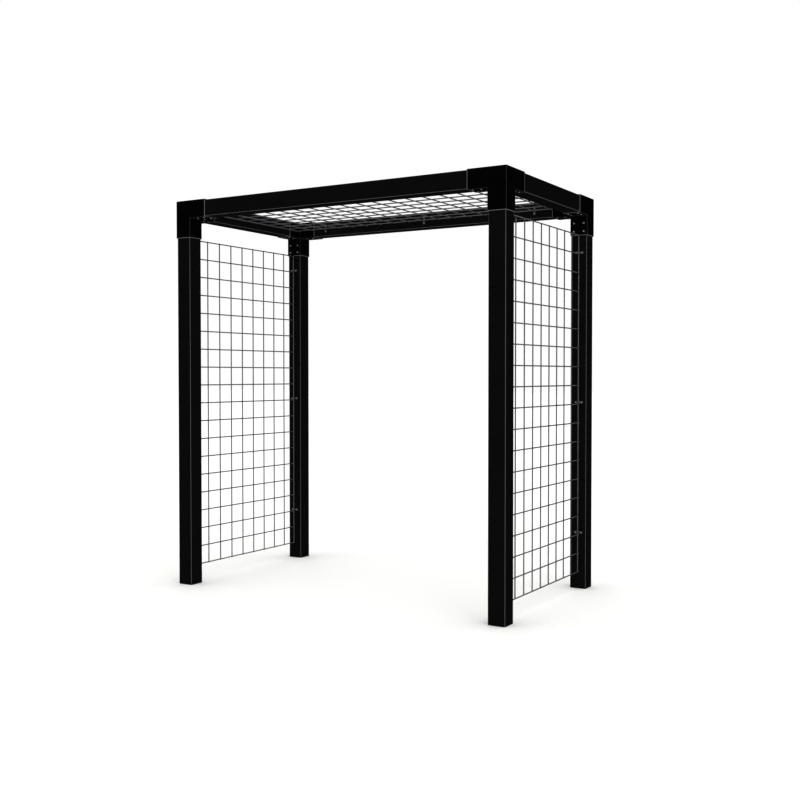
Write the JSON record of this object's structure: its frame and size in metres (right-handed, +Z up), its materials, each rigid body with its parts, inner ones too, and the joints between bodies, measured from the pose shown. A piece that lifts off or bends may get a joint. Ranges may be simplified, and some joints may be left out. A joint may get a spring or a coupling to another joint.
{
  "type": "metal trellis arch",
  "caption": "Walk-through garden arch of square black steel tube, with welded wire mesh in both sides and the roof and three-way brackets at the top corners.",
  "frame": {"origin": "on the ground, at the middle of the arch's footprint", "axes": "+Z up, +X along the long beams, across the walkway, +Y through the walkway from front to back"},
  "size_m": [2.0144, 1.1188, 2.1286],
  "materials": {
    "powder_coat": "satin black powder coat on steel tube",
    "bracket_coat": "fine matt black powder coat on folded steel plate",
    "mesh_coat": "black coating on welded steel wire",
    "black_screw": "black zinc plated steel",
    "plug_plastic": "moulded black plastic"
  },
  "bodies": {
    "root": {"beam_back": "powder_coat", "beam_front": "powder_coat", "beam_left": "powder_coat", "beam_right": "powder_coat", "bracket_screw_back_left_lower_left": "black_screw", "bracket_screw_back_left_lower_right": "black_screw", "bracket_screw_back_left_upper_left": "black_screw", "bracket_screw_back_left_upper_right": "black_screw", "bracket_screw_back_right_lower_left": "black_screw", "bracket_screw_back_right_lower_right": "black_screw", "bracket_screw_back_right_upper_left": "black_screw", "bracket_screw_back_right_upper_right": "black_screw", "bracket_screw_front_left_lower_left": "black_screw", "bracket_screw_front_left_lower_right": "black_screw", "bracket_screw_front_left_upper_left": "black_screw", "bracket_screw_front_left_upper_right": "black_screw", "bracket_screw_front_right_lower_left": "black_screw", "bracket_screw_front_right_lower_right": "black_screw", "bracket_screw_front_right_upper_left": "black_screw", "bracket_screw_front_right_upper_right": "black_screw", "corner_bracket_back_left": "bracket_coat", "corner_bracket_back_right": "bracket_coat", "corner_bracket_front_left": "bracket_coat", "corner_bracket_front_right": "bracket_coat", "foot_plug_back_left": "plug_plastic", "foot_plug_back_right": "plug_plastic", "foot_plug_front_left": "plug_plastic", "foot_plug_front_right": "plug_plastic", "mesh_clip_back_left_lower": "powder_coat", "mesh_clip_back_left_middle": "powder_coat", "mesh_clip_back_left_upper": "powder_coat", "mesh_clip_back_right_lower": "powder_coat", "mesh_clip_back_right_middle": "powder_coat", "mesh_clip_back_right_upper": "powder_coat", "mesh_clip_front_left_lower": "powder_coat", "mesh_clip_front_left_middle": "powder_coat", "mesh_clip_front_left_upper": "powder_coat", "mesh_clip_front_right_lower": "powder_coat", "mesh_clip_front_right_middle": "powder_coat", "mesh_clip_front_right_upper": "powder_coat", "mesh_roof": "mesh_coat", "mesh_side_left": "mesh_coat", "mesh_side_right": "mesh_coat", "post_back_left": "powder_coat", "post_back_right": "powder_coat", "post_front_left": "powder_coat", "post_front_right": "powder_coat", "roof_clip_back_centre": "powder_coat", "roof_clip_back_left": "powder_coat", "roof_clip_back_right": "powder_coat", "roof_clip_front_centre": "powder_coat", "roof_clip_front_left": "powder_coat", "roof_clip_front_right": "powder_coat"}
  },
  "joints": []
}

--

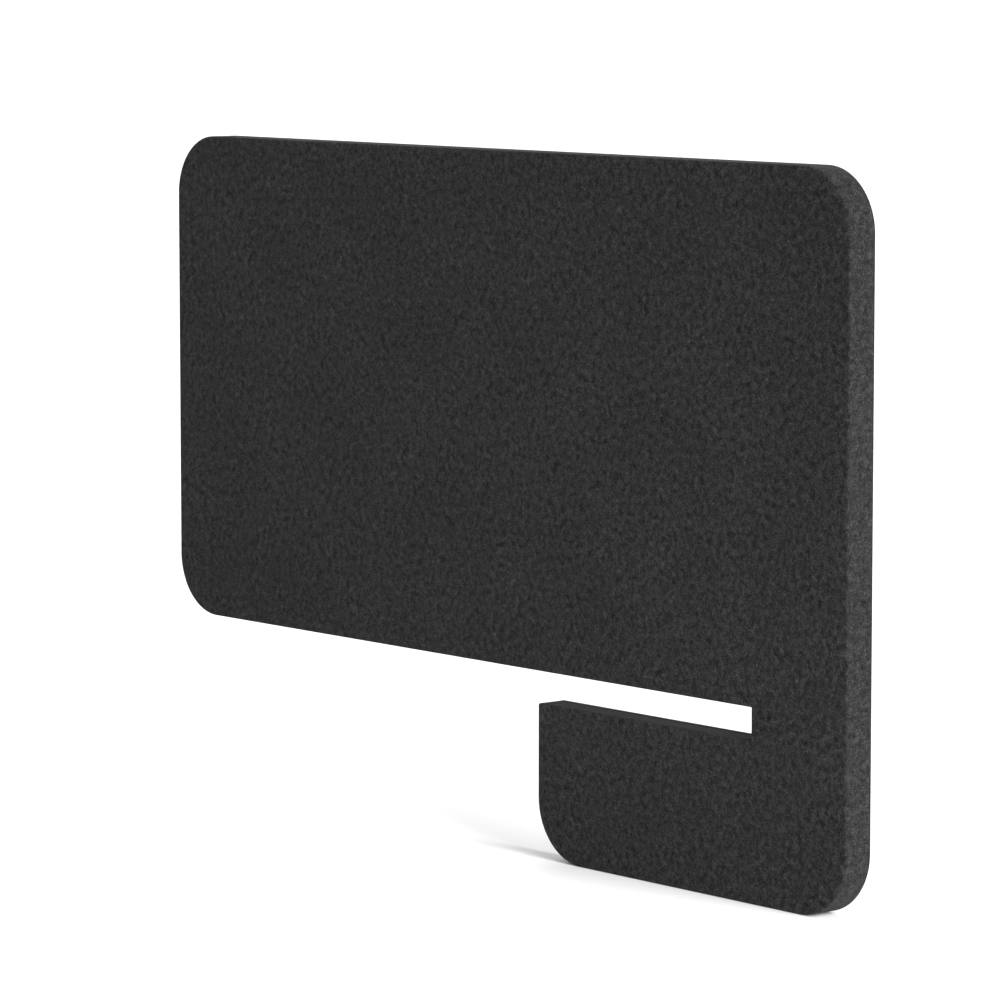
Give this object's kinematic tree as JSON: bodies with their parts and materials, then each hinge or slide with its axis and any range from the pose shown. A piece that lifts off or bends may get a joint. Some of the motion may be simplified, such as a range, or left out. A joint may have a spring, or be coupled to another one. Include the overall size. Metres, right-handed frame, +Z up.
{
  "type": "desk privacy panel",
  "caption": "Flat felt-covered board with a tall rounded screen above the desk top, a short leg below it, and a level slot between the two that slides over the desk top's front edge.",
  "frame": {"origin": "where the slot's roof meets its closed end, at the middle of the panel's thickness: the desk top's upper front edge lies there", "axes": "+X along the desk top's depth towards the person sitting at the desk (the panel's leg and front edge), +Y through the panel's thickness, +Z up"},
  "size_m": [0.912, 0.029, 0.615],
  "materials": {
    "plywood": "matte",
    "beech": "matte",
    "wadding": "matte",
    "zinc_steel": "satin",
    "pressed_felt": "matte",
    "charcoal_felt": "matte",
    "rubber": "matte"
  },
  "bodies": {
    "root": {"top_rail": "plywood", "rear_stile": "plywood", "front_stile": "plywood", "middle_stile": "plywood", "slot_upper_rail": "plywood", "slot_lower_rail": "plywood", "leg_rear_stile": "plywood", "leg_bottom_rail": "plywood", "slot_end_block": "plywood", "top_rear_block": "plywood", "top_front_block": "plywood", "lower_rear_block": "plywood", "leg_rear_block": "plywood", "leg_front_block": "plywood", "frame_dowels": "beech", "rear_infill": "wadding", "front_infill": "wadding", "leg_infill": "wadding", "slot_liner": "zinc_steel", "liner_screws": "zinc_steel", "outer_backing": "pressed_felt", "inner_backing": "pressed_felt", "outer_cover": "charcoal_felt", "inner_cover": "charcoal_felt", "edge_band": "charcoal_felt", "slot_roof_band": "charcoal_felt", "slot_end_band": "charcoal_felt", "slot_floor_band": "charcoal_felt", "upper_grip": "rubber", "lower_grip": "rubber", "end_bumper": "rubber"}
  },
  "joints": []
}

---

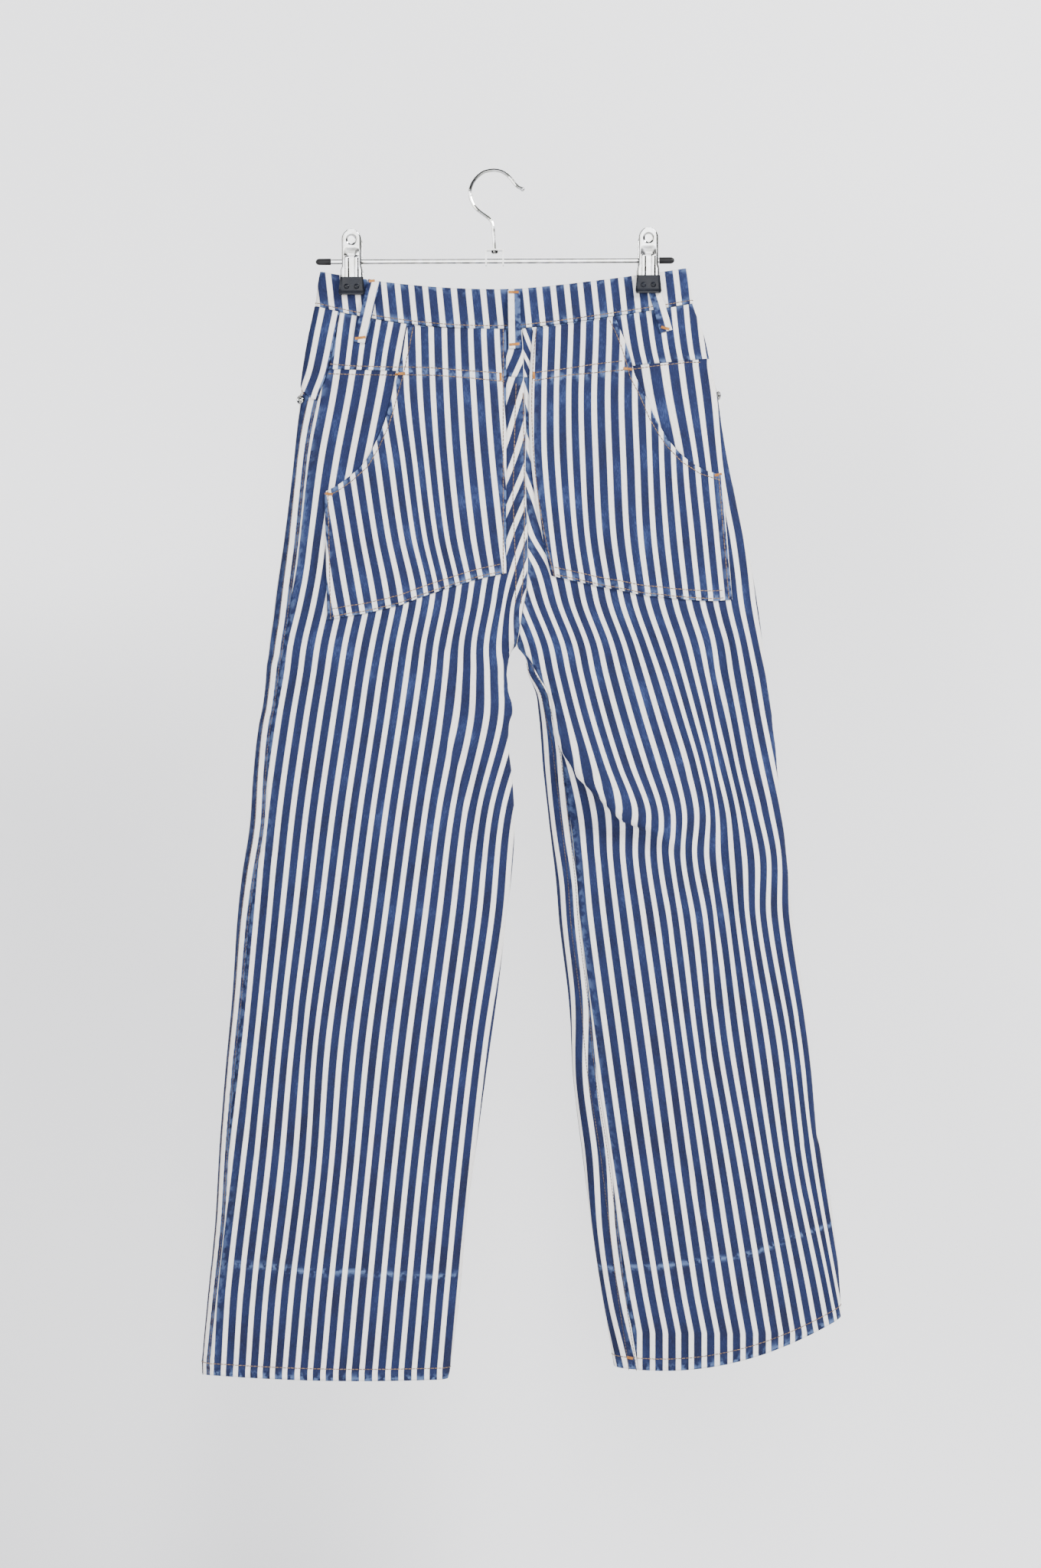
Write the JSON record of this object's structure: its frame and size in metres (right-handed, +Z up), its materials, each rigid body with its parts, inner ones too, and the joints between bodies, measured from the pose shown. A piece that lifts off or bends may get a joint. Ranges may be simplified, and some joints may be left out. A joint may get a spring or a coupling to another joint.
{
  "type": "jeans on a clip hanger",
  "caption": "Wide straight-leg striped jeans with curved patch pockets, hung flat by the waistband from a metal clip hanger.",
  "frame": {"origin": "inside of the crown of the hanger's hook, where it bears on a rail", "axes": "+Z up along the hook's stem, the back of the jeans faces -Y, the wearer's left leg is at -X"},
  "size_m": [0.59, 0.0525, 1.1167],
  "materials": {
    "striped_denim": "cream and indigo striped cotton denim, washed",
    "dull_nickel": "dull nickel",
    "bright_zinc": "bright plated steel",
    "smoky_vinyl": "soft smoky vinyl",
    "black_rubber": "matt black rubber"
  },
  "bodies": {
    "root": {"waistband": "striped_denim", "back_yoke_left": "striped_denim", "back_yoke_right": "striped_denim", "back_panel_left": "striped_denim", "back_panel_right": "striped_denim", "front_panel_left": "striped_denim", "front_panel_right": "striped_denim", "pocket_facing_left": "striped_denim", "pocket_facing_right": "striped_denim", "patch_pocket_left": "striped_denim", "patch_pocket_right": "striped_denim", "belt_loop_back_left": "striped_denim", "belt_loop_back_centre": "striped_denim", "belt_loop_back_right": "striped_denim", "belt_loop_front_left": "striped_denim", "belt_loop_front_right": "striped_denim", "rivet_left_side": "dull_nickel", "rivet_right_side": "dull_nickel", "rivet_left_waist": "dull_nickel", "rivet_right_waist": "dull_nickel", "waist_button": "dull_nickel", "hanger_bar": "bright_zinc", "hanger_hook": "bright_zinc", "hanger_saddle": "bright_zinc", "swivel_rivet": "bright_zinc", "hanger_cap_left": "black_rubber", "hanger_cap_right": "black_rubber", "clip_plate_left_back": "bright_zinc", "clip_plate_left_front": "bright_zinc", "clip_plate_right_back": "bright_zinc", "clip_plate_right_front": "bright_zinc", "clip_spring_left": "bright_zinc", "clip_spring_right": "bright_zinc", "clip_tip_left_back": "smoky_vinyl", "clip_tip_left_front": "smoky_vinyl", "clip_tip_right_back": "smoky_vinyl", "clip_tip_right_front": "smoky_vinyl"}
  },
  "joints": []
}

**WHAT TO WORK ON:**
Select all lines with the word "that" from the entries above.

**OUTPUT BELOW:**
Write the JSON record of this object's structure: its frame and size in metres (right-handed, +Z up), its materials, each rigid body with its parts, inner ones too, and the joints between bodies, measured from the pose shown. A piece that lifts off or bends may get a joint. Ranges may be simplified, and some joints may be left out. A joint may get a spring or a coupling to another joint.
Give this object's kinematic tree as JSON: bodies with their parts and materials, then each hinge or slide with its axis and any range from the pose shown. A piece that lifts off or bends may get a joint. Some of the motion may be simplified, such as a range, or left out. A joint may have a spring, or be coupled to another one. Include the overall size. Metres, right-handed frame, +Z up.
  "caption": "Flat felt-covered board with a tall rounded screen above the desk top, a short leg below it, and a level slot between the two that slides over the desk top's front edge.",
Write the JSON record of this object's structure: its frame and size in metres (right-handed, +Z up), its materials, each rigid body with its parts, inner ones too, and the joints between bodies, measured from the pose shown. A piece that lifts off or bends may get a joint. Ranges may be simplified, and some joints may be left out. A joint may get a spring or a coupling to another joint.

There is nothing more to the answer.